Debriefing one session
Invoke the CLI as ${POLYGRAPH_CLI:-polygraph} in every command: when the session was launched from a specific CLI build, POLYGRAPH_CLI points at it and children must use the same one. When you copy these steps into a subagent prompt, keep the ${POLYGRAPH_CLI:-polygraph} form verbatim.
${POLYGRAPH_CLI:-polygraph} session show --details <sessionId> — metadata, description timeline, repositories, PRs. The description timeline often already summarizes goals and outcomes; mine it before reading transcripts.
- Duplicate-work check: if the metadata shows this session pursuing the SAME task as the current one (not merely related work) and it is unfinished or recently active, do NOT read the transcripts. Return the debrief section immediately, with
**DUPLICATE WORK IN FLIGHT** as the first line after the heading, followed by the session's status and last activity, one line of evidence for the match, and what resuming it would restore. The parent halts and asks the user to choose between resuming that session and continuing the current one, so speed matters more than depth here.

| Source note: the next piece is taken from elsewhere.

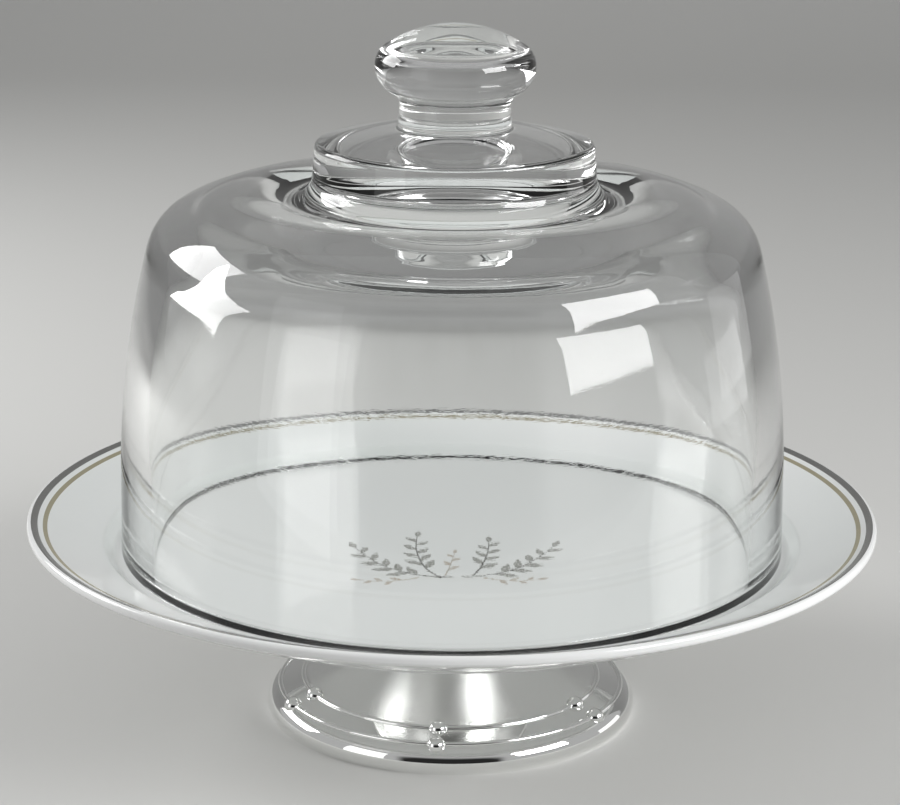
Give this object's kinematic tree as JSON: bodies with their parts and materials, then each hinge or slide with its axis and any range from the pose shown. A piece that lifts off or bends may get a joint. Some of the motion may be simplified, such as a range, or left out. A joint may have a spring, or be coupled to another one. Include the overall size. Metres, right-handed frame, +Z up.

${POLYGRAPH_CLI:-polygraph} session logs -s <sessionId> --all --tail none > "$TMPDIR/<sessionId>-logs.txt" 2>&1 — the parent transcript plus every child transcript, rendered as plain text, in ONE call. Then read the file directly (with offsets for large files). Do NOT fetch --json and do NOT query the transcript with node/python one-liners — reading the rendered text is faster and you extract while reading.
- Write the debrief section (format below).
Large transcripts: read the file in a few large chunks, prioritizing user prompts, assistant text and final messages, tool errors and failure events, and task notifications. Routine tool-use noise (file reads, searches) is safe to skim. Do not make repeated small queries against the transcript; each round trip costs more than reading a bigger chunk.
Output
Return ONE consolidated debrief as your final message — it is consumed by the parent agent, not shown raw to a human. Sessions in rank order, each following this template. Target a tight page per session; do not pad.
Rank N — ()
DUPLICATE WORK IN FLIGHT — only when the duplicate-work check fired: status, last activity, one-line evidence. Omit this line otherwise.
URL:
Goal: what the session set out to do.
What happened: condensed narrative of the work performed.
Outcome + artifacts: PRs (URL + status), branches, key files touched.
Key decisions: one bullet per decision, with the recorded rationale.
Gotchas / failed approaches: what went wrong or was abandoned, and why.
Unresolved: open items or next steps the session left behind.
Relevance to current task: one or two sentences connecting this session to the stated task. The parent decides what to use — report the connection, do not overclaim.
Constraints
- Exact citations: session URLs, PR URLs, file paths, branch names.
- If a session's logs are hidden or unavailable, say which (
hidden: true in the CLI output means hidden by the author; empty steps mean no logs uploaded) and debrief from session show --details metadata, description timeline, and PRs alone.
- No speculation: when the transcript does not show why a decision was made, write "rationale not recorded".
- Read-only: the inspected sessions must be byte-for-byte unaffected by your work.
- Session data only: debrief from what the CLI and MCP tools return (metadata, description timeline, transcripts, PRs). Do NOT read repository code, run git or gh, or fetch PR diffs to verify claims — report what the session shows and leave verification to the parent.
- Fail fast: if a CLI command errors, retry it once at most, then report the error verbatim in your debrief section and move on. Do not build workarounds (no copying auth/config to a fake HOME, no POLYGRAPH_ROOT redirection, no privilege or sandbox escapes) — a debrief that says "logs unavailable: " is more useful than one that arrives late.